(Set task) Take the lines from the one bearing "the other way." to the one bearing "cad_parts[node].hide_render = cad_parts[node].hide_viewport", inclusive, and reproduce them exactly; include no other line.

(Exercise inputs)
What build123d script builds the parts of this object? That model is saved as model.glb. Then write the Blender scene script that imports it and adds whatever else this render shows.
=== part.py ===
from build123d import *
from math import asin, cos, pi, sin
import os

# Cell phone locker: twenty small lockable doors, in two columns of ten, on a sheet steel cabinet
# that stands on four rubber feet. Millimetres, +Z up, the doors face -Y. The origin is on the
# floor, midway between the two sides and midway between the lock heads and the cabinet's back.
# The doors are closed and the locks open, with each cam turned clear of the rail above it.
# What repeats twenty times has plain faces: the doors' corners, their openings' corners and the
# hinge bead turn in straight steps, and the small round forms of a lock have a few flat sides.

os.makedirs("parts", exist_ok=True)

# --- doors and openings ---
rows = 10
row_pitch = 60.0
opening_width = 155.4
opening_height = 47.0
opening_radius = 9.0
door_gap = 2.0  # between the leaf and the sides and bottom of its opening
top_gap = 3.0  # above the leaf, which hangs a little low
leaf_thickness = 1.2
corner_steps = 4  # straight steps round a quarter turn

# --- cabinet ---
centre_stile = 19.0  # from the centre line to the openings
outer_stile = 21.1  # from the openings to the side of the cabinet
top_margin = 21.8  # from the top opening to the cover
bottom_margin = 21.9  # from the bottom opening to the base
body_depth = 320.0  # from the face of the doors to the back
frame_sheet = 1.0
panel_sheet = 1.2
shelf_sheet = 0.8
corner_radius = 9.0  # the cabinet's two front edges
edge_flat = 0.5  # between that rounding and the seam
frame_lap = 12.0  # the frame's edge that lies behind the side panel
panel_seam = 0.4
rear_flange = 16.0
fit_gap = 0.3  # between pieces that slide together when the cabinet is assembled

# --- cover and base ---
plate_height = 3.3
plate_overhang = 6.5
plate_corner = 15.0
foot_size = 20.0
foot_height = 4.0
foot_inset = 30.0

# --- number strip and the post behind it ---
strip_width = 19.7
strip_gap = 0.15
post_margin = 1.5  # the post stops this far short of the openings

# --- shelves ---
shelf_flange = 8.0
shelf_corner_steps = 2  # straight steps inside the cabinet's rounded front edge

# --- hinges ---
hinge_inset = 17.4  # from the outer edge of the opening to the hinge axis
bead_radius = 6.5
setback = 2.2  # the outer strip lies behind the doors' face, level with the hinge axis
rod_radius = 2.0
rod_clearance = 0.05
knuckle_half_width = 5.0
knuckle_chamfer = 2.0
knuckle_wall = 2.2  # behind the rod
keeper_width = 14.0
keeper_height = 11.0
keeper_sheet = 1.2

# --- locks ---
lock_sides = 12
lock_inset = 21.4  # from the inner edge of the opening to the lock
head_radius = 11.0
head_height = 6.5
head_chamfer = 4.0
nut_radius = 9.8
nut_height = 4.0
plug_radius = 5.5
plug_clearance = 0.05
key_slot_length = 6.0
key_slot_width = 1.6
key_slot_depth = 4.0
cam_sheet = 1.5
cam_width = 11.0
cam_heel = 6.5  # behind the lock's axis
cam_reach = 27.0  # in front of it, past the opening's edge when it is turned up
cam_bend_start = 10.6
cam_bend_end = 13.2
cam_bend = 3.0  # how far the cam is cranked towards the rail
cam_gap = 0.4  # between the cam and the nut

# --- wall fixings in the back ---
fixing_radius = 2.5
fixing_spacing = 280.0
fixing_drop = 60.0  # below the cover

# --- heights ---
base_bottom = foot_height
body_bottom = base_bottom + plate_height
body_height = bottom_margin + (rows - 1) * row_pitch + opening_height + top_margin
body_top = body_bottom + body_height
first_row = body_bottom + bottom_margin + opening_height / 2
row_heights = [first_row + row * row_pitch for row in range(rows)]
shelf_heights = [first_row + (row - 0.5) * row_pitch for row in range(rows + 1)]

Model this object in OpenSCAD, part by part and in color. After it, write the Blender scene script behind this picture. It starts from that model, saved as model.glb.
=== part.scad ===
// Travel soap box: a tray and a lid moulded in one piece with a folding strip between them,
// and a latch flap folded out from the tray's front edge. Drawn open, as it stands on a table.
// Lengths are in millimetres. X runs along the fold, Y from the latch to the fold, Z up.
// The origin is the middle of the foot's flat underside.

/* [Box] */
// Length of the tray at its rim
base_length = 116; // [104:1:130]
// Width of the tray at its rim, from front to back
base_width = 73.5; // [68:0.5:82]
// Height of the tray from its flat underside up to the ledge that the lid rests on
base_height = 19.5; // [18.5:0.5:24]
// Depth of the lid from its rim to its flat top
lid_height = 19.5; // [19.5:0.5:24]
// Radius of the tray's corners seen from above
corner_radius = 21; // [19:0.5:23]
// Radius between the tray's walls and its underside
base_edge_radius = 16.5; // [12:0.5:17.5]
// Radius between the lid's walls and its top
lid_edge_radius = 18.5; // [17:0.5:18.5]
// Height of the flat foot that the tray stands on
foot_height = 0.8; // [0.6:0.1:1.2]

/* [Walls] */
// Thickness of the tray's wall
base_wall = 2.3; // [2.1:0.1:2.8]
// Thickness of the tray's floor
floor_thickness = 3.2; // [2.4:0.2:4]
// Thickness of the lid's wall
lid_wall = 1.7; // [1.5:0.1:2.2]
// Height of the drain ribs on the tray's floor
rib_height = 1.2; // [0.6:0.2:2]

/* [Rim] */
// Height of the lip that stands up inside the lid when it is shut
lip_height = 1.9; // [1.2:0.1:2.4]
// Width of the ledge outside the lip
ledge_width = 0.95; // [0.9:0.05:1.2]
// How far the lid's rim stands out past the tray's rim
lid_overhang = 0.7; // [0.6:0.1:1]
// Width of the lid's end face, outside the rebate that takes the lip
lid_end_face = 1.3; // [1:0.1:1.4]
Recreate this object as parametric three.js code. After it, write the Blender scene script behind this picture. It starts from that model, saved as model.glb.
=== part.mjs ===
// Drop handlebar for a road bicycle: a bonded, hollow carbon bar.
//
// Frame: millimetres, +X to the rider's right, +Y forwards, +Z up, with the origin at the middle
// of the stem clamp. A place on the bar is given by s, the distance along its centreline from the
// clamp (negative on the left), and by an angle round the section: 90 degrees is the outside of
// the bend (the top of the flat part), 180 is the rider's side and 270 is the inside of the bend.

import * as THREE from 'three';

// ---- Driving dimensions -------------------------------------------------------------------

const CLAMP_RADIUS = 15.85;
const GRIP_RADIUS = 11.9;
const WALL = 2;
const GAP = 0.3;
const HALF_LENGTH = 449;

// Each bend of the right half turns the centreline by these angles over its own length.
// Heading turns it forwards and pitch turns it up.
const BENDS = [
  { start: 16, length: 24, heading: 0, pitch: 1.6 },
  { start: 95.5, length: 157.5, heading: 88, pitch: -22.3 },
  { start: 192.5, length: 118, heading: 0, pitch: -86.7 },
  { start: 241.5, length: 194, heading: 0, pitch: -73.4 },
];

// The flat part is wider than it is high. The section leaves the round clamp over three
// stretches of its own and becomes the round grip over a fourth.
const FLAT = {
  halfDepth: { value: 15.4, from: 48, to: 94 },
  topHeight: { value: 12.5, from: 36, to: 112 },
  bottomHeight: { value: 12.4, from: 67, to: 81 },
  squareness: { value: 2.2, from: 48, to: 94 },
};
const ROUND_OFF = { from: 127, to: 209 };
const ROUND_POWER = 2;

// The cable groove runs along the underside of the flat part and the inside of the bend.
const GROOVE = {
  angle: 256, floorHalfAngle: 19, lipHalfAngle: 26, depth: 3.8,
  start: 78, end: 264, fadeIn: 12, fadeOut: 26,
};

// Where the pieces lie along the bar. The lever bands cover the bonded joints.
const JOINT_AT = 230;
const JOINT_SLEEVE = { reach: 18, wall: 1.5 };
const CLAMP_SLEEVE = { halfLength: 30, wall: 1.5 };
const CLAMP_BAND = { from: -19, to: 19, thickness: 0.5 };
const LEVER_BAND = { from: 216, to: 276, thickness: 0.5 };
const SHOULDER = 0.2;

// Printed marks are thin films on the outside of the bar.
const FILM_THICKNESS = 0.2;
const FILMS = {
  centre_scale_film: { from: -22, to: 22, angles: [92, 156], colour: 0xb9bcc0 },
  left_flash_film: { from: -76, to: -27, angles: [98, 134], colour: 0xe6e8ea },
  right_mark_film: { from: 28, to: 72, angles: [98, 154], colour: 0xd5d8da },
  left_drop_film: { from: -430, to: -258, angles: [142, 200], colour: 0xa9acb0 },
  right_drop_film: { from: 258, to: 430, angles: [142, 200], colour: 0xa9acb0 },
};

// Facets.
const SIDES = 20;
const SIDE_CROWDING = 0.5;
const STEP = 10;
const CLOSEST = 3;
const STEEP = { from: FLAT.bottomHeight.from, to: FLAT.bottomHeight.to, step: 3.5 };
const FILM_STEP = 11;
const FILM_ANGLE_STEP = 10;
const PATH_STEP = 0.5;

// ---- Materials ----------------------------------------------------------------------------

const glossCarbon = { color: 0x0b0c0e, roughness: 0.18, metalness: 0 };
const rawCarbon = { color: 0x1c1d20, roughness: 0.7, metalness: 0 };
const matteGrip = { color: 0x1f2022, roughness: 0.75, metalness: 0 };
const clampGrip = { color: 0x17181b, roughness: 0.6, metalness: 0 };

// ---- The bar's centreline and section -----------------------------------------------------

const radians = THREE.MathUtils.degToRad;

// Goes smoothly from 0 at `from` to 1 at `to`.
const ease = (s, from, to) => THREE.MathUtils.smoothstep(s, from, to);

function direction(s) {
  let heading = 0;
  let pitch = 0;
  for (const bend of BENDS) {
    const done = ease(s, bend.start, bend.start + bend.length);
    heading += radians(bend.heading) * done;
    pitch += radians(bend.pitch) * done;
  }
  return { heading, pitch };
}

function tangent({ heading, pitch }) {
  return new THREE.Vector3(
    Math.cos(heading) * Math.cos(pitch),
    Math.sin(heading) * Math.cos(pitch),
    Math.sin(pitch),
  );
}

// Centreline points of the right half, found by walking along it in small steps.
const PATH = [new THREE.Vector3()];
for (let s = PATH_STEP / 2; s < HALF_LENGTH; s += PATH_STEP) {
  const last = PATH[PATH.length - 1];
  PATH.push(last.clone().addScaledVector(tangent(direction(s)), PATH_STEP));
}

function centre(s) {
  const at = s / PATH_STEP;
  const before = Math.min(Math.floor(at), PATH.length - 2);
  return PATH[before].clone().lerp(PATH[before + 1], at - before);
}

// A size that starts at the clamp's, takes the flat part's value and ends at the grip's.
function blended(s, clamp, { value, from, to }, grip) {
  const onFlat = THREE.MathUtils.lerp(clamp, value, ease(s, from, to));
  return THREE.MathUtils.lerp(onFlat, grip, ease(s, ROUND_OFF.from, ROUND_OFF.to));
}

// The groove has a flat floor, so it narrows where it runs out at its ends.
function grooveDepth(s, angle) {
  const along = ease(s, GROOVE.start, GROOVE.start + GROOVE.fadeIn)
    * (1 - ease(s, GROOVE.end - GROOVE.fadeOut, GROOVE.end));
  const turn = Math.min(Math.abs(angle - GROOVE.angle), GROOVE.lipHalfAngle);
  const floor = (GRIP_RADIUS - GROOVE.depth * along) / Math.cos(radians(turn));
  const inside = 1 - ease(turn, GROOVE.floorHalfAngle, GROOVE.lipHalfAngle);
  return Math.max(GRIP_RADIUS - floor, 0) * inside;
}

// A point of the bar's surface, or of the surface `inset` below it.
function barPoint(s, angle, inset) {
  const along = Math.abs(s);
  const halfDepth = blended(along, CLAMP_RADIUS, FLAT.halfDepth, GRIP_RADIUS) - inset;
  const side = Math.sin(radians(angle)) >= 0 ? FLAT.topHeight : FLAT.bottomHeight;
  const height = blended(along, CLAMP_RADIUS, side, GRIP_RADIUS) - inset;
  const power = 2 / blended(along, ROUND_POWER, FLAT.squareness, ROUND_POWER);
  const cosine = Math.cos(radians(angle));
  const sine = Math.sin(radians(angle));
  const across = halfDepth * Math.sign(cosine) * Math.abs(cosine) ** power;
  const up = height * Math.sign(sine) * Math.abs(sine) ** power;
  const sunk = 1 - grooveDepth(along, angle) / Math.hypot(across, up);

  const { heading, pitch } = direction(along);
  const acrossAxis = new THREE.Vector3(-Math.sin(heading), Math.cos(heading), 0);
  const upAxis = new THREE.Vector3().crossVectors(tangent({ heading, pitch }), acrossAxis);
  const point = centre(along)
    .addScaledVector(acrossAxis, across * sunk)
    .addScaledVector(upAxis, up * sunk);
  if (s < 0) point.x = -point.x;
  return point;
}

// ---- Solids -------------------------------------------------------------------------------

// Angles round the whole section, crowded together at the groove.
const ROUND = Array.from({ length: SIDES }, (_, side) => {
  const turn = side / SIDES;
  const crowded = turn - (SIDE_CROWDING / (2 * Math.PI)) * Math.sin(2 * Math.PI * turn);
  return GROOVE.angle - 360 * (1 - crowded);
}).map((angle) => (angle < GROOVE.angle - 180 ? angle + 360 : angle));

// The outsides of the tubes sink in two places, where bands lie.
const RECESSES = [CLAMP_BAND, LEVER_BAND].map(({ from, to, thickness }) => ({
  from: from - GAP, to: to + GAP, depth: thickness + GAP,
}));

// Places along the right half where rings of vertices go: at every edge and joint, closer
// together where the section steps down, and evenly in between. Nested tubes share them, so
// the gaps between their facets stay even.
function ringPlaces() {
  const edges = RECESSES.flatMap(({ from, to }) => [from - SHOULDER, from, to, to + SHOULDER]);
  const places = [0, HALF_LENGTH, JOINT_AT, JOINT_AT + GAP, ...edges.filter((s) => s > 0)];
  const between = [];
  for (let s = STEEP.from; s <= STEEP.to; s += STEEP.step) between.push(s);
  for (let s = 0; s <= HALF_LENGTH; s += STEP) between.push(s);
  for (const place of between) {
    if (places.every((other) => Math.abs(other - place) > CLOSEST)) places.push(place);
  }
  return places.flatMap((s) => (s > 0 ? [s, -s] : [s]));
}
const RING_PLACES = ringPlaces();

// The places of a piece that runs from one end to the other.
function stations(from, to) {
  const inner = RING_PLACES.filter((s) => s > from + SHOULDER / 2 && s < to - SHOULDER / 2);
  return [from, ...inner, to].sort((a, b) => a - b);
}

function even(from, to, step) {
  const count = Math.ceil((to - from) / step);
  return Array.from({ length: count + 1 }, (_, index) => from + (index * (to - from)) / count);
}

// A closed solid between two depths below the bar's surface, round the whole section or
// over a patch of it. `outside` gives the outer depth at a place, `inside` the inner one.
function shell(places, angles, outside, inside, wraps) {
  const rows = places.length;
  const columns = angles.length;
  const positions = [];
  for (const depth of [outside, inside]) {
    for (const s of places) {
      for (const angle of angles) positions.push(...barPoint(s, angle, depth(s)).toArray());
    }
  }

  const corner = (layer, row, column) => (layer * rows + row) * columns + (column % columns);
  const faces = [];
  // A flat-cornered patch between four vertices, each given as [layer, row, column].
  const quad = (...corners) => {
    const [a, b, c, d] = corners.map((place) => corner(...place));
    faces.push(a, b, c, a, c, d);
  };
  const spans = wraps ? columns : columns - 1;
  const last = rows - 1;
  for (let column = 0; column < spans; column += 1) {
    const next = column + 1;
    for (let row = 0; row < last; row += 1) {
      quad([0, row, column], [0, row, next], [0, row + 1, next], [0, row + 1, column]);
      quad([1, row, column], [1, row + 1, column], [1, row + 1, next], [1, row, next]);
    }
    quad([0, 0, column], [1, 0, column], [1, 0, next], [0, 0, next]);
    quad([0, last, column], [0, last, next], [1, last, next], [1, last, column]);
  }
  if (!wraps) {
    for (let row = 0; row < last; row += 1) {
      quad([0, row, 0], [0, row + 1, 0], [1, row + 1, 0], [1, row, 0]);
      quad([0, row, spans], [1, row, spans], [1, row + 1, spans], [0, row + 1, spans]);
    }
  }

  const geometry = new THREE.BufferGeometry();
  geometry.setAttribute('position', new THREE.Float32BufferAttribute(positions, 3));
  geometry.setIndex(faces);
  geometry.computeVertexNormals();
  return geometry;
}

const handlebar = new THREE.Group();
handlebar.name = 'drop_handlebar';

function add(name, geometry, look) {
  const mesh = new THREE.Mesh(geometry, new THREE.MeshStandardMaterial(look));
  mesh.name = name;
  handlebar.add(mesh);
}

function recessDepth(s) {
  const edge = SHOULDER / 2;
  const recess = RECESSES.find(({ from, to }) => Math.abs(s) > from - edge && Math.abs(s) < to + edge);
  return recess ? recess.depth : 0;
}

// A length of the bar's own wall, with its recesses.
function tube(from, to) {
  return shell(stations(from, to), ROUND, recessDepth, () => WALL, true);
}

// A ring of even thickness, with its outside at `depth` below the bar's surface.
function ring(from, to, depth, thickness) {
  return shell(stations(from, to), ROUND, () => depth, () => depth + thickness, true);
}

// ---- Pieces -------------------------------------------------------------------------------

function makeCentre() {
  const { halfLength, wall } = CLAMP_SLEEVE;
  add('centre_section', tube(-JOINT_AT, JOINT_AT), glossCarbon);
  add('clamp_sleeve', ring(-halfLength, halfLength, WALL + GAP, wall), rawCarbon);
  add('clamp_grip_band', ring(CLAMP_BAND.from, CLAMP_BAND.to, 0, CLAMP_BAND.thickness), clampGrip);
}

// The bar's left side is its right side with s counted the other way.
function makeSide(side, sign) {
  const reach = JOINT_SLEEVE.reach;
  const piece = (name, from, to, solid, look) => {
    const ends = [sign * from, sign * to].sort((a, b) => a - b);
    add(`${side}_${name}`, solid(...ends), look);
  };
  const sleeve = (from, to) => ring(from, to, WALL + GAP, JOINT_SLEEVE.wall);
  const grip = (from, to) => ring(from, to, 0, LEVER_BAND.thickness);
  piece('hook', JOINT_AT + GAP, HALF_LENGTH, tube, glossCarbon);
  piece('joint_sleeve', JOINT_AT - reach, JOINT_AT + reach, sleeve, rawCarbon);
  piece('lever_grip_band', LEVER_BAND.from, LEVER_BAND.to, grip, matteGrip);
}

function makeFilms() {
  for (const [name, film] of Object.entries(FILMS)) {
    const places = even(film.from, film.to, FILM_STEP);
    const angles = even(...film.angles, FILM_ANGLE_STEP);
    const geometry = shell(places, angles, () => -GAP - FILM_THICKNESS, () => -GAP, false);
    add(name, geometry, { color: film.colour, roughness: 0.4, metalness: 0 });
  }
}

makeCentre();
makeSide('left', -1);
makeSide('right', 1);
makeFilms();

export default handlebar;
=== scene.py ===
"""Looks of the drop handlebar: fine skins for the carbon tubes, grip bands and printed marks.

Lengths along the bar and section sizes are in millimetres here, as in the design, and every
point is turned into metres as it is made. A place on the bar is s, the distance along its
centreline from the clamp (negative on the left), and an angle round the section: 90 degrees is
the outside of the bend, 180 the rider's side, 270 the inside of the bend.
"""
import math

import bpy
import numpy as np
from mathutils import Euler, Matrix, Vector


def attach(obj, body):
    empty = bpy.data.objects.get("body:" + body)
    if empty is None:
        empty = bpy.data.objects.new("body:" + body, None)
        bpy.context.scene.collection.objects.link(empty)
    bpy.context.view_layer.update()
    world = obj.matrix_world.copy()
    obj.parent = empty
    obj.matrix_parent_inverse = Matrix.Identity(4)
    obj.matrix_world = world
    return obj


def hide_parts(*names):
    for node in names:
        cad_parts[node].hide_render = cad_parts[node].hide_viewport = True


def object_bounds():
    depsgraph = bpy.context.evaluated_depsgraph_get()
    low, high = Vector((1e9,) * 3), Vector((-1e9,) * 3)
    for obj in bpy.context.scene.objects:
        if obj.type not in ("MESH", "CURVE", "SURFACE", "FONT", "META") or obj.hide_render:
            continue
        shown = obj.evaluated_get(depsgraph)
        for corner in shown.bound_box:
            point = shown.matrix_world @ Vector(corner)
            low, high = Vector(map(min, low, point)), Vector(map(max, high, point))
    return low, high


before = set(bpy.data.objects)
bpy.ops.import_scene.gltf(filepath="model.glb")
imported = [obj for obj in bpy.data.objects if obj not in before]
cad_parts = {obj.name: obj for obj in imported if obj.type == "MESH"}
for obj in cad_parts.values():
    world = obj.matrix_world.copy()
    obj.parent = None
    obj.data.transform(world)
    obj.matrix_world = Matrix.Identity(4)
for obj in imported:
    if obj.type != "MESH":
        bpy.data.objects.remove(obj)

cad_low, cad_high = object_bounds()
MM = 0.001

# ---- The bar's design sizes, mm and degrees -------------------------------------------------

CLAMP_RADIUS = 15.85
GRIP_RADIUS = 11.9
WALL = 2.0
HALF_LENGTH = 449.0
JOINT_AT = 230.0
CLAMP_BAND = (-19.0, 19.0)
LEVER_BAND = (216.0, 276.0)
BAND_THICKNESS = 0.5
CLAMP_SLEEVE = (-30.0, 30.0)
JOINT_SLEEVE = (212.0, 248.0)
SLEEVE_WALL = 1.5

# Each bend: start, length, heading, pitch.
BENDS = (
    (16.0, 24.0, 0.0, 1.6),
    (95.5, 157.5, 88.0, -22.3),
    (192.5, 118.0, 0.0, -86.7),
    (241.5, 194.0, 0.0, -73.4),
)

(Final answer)
// The bar's left side is its right side with s counted the other way.
function makeSide(side, sign) {
  const reach = JOINT_SLEEVE.reach;
  const piece = (name, from, to, solid, look) => {
    const ends = [sign * from, sign * to].sort((a, b) => a - b);
    add(`${side}_${name}`, solid(...ends), look);
  };
  const sleeve = (from, to) => ring(from, to, WALL + GAP, JOINT_SLEEVE.wall);
  const grip = (from, to) => ring(from, to, 0, LEVER_BAND.thickness);
  piece('hook', JOINT_AT + GAP, HALF_LENGTH, tube, glossCarbon);
  piece('joint_sleeve', JOINT_AT - reach, JOINT_AT + reach, sleeve, rawCarbon);
  piece('lever_grip_band', LEVER_BAND.from, LEVER_BAND.to, grip, matteGrip);
}

function makeFilms() {
  for (const [name, film] of Object.entries(FILMS)) {
    const places = even(film.from, film.to, FILM_STEP);
    const angles = even(...film.angles, FILM_ANGLE_STEP);
    const geometry = shell(places, angles, () => -GAP - FILM_THICKNESS, () => -GAP, false);
    add(name, geometry, { color: film.colour, roughness: 0.4, metalness: 0 });
  }
}

makeCentre();
makeSide('left', -1);
makeSide('right', 1);
makeFilms();

export default handlebar;
=== scene.py ===
"""Looks of the drop handlebar: fine skins for the carbon tubes, grip bands and printed marks.

Lengths along the bar and section sizes are in millimetres here, as in the design, and every
point is turned into metres as it is made. A place on the bar is s, the distance along its
centreline from the clamp (negative on the left), and an angle round the section: 90 degrees is
the outside of the bend, 180 the rider's side, 270 the inside of the bend.
"""
import math

import bpy
import numpy as np
from mathutils import Euler, Matrix, Vector


def attach(obj, body):
    empty = bpy.data.objects.get("body:" + body)
    if empty is None:
        empty = bpy.data.objects.new("body:" + body, None)
        bpy.context.scene.collection.objects.link(empty)
    bpy.context.view_layer.update()
    world = obj.matrix_world.copy()
    obj.parent = empty
    obj.matrix_parent_inverse = Matrix.Identity(4)
    obj.matrix_world = world
    return obj


def hide_parts(*names):
    for node in names:
        cad_parts[node].hide_render = cad_parts[node].hide_viewport = True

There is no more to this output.